RNA and RNA-based molecular machines participate in a range of important biological processes. In addition to functioning as messenger molecules between transcription and translation, they play roles in splicing, protein synthesis, and gene regulation. To perform these functions, RNA molecules need to be folded into compact, thermodynamically stable conformations. RNA chaperones, a class of intrinsically unstructured proteins, facilitate the folding process without a well-defined, three-dimensional structure. In a recent Nature Communications article, Holmstrom et al. address how RNA chaperones perform this function in a natively disordered state.
The authors use confocal single-molecule Förster resonance energy transfer (sm FRET) spectroscopy and molecular simulations to elucidate the mechanism of chaperone-assisted folding. Oligonucleotide hairpins labeled at the 5′ and 3′ ends with CF®660R (acceptor) and Cy®3b (donor) dyes were used to monitor stem-loop formation or ‘folding’ in the presence of the nucleocapsid domain (NCD) of the hepatitis C virus, an RNA chaperone.

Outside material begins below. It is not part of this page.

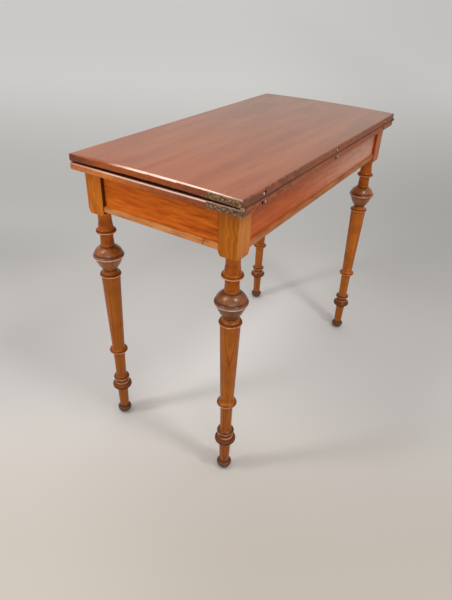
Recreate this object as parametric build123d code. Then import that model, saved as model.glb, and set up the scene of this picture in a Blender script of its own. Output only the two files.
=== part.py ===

Their results show that NCD binds the hairpin with high affinity and acts as a flexible polycationic macromolecular counterion that accelerates nucleic acid folding by screening the repulsive negative charges along the phosphate backbone. While RNA chaperones employ a variety of mechanisms, the authors demonstrate that electrostatic charge screening serves as the primary factor underlying chaperone-assisted folding and propose its applicability to a wide range of nucleic acid targets in vivo.
Disordered RNA chaperones can enhance nucleic acid folding via local charge screening. Holmstrom ED, Liu Z, Nettels D, Best RB, Schuler B. Nat Commun. 2019;10(1):2453, doi: 10.1038/s41467-019-10356-0.